ITEM #3  AMENDMENTS TO THE LARIMER COUNTY LAND USE CODE #07-CA0078:  Mr. Kadera provided background information on the request to amend several sections of the Land Use Code.  He provided the Commissioners with a revised proposal to amend Section 8.12.4.  At the worksession a concern arose regarding the wording not being specific enough about who required water quality permits.  He explained that the permits that were required during construction were a federal mandate that came to the County through the State, and the County was expected to enforce the water quality during construction.  He stated that the wording that would be added would be under Section 8.12.4.B and would state that “the Colorado Department of Public Health and Environment determines the minimum acreage amounts of disturbed soil where stormwater management plans, stormwater discharge permits, and stormwater management permits are required.”  He stated that the same wording would be added to the other paragraphs that spoke to each of the different reports. 

 

Commissioner Waldo asked if the manufactured homes as extended family dwellings would be determined on a case by case basis. 

 

 

 

 

 

Mr.

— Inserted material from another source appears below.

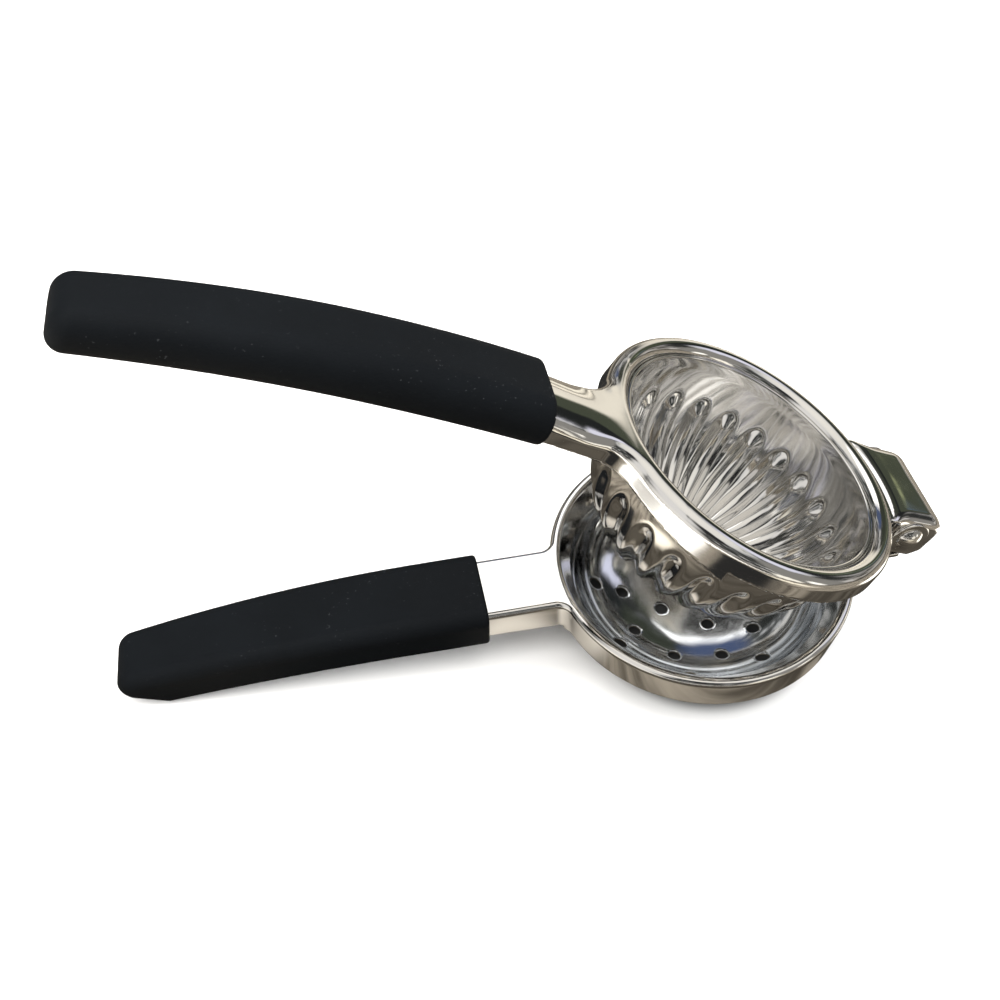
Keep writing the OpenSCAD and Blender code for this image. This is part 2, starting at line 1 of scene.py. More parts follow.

Kadera stated that one circumstance could be use-by-right where the people met the requirements and would have to sign an agreement that would be recorded that laid out the timetable and specifics for that certain use.  If all the requirements could not be met then it could be appealed to the Board of County Commissioners.

 

PUBLIC TESTIMONY:

None

 

DISCUSSION:

Commissioner Hart moved that the Planning Commission adopt the following Resolution:

 

BE IT RESOLVED that the Planning Commission recommend to the Board of County Commissioners that the Amendments to the Larimer County Land Use Code, file #07-CA0078, be adopted as follows:

 

1.    Amend the Land Use Code, Section 18.2.1.B.1, as follows:

 

Section 18.2..1.B.1 The manufactured home and any additions to it must be permanently anchored to a permanent foundation, except those units which are approved as an extended family dwelling pursuant to Section 4.3.10.G may be installed using any method approved by the State of Colorado Manufactured Home Installation Program.

 

            2.         Amend the Land Use Code, Section 18.2.1.C, as follows:

 

Section 18.2.1.C Manufactured homes may be used to provide dwellings for farm, ranch or dairy help as part of a farmstead (see Section 4.3.10.A) or as an extended family dwelling (see Section 4.3.10.G).

 

3.         Amend the Land Use Code, Section 4.1.18, by adding “Outdoor Storage (R/MS)” in the C-Commercial zoning district under the heading “Industrial Uses.”

 

4.    Amend the Land Use Code, Section 4.3.7.H.1, to read:

 

“Outdoor storage as a principal use must be effectively screened from adjacent properties located outside the area that is zoned C-Commercial or I or I-1 Industrial.  See Section 8.5, landscaping.”

 

5.    Amend the Land Use Code, Section 4.1, by adding “R/MS” to the Outdoor storage row in the C column of the zoning table.

 

6.    Amend the Land Use Code, Sections 8.12.4.B and 8.12.4.C, as follows:

 

8.12.4. Water quality during construction.

 

 

 

 

 

Water quality impacts during the construction phase of a project may include erosion and sedimentation; deposition of wind-blown debris; and release of hazardous materials such as fuels or other chemicals used in the construction process.

 

Applicants for developments must submit the following documents regarding control of water quality impacts during construction (the Colorado Department of Public Health and Environment determines the minimum acreage amounts of disturbed soil where stormwater management plans, stormwater discharge permits and stormwater management reports are required):

 

A. Preliminary and final drainage reports as specified in the Larimer County Stormwater Design Standards are required. The county engineer must review and approve the drainage reports.

 

B. If the construction project will disturb five or more acresan area in excess of the minimum acreage amount specified by the Colorado Department of Public Health and Environment, a stormwater management plan prepared in accordance with the current "Construction Guidance Document: Preparing a Stormwater Management Plan" from the Water Quality Control Division, Colorado Department of Public Health and Environment, is required. The purpose of a stormwater management plan is to identify potential pollution sources, select appropriate best management practices and design implementation strategies. Guidelines regarding best management practices are included in the "Construction Guidance Document." The county department of public health and environment must review and approve construction stormwater management plans.

 

C. If the construction project will disturb five or more acresan area in excess of the minimum acreage amount specified by the Colorado Department of Public Health and Environment, a Colorado Construction Stormwater Discharge Permit is required prior to starting construction.

 

D. If the construction project will disturb fewer than five acresless that the minimum acreage amount specified by the Colorado Department of Public Health and Environment, a stormwater management report is required that contains the following information:

1. A description and map outlining proposed construction activities.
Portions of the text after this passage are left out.